Challenge:
Show all lines of the listing that hold the word "joints".

Stored records:
□ □ □ □

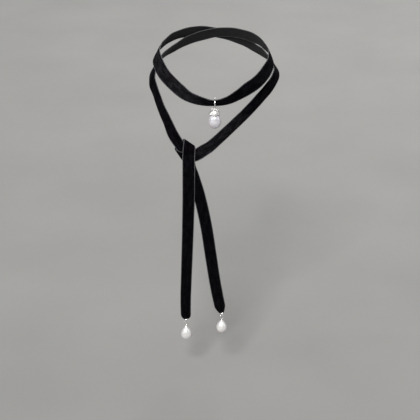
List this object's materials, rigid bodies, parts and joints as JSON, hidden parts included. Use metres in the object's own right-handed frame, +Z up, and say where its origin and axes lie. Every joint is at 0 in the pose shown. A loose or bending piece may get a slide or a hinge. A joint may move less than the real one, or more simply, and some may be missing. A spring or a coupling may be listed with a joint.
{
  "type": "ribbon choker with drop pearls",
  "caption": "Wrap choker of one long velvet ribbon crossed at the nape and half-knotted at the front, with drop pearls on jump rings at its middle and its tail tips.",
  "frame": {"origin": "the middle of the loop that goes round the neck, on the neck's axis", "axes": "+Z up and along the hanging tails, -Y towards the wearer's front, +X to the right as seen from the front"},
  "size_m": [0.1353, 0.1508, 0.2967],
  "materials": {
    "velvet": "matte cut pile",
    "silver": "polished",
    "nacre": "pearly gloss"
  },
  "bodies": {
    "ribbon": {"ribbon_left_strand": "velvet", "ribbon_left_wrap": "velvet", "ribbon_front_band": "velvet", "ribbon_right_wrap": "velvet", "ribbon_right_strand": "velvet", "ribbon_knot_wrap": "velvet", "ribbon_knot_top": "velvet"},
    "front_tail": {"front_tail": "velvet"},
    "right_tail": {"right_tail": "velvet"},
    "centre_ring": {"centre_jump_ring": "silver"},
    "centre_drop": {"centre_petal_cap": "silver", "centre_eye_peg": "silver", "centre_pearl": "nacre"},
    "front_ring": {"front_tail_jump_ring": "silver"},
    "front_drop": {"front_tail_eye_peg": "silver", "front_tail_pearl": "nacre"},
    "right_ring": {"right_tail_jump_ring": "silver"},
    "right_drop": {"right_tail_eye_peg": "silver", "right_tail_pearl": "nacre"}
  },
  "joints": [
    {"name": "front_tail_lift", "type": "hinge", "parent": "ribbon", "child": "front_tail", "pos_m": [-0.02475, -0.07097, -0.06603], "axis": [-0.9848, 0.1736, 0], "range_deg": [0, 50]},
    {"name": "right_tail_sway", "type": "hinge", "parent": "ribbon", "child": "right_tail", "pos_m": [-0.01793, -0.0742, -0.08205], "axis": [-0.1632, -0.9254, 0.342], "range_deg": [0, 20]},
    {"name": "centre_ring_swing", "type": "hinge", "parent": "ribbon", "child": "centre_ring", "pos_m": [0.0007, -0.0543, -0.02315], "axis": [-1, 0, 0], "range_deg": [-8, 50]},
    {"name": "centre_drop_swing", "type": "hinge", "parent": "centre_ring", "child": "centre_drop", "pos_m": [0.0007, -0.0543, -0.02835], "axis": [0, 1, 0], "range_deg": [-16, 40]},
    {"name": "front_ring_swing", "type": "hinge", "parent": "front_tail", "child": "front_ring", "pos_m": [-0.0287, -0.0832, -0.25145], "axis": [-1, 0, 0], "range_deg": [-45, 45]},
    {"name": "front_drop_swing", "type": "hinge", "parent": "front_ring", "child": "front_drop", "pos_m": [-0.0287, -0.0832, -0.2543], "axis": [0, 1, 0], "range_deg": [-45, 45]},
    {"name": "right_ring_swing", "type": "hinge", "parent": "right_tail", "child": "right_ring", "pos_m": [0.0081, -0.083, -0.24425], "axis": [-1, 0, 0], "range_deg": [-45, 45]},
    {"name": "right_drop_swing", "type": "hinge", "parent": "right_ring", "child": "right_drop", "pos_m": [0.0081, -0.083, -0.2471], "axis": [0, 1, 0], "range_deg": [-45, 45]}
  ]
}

□ □ □ □

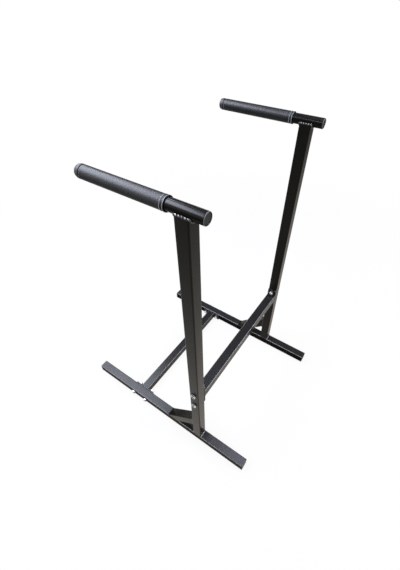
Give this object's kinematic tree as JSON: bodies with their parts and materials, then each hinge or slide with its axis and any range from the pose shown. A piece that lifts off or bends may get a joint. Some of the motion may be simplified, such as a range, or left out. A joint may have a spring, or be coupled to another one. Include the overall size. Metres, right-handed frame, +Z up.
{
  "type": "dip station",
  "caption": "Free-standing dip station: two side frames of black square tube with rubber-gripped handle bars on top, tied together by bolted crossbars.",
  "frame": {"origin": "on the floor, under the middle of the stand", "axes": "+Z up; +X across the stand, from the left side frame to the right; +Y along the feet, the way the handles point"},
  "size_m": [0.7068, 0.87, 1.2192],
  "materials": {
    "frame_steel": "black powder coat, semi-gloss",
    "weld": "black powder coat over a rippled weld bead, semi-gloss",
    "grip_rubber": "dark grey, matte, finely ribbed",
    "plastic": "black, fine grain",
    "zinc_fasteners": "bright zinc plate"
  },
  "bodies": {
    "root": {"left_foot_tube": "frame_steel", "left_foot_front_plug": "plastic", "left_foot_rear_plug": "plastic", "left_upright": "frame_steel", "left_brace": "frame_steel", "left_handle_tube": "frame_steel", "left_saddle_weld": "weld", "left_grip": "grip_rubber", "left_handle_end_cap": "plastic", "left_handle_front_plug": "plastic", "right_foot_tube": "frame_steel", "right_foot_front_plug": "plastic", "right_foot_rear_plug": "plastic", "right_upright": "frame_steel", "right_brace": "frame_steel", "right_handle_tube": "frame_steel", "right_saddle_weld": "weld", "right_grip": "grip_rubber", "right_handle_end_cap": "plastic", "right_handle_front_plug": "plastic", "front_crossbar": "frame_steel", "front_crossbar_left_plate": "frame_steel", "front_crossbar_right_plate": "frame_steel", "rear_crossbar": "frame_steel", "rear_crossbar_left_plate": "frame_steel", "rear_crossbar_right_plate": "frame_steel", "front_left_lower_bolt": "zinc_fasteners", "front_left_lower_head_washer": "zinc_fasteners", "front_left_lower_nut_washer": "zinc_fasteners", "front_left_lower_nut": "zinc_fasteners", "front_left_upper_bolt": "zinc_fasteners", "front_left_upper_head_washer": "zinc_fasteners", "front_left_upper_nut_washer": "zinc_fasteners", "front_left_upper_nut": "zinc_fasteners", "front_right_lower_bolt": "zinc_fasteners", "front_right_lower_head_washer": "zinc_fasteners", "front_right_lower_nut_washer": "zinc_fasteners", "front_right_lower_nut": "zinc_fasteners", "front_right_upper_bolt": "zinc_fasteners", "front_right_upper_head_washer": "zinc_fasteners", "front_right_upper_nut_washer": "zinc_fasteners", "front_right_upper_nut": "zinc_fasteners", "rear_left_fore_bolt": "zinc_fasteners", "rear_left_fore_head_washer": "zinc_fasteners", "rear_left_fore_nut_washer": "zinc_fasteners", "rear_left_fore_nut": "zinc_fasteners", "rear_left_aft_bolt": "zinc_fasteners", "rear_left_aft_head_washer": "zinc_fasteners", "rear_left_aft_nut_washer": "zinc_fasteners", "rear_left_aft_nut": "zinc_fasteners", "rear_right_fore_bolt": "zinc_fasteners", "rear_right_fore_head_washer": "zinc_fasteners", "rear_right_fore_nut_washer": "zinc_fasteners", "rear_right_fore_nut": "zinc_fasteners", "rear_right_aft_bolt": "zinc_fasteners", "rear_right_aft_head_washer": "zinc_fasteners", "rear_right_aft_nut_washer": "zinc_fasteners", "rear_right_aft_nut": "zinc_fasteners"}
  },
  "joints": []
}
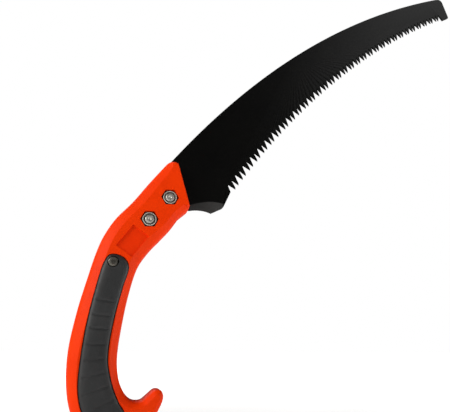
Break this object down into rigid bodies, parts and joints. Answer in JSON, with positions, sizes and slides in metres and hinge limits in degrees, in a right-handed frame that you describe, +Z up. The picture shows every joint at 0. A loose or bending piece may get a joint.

□ □ □ □

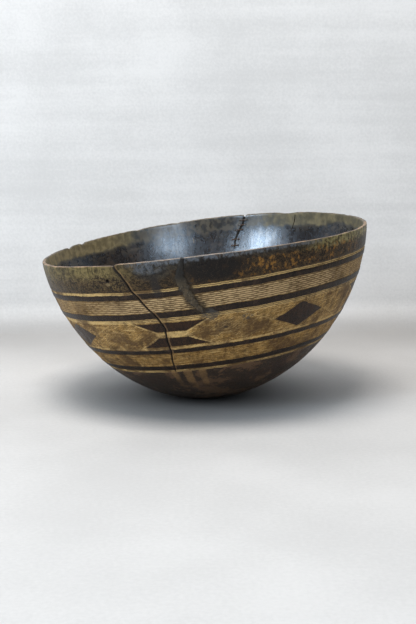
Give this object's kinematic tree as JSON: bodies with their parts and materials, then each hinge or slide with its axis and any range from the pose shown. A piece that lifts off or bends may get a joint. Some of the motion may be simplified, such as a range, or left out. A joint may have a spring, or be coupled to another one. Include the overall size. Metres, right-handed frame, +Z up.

□ □ □ □

Solution:
List this object's materials, rigid bodies, parts and joints as JSON, hidden parts included. Use metres in the object's own right-handed frame, +Z up, and say where its origin and axes lie. Every joint is at 0 in the pose shown. A loose or bending piece may get a slide or a hinge. A joint may move less than the real one, or more simply, and some may be missing. A spring or a coupling may be listed with a joint.
  "joints": [
  "joints": []
Break this object down into rigid bodies, parts and joints. Answer in JSON, with positions, sizes and slides in metres and hinge limits in degrees, in a right-handed frame that you describe, +Z up. The picture shows every joint at 0. A loose or bending piece may get a joint.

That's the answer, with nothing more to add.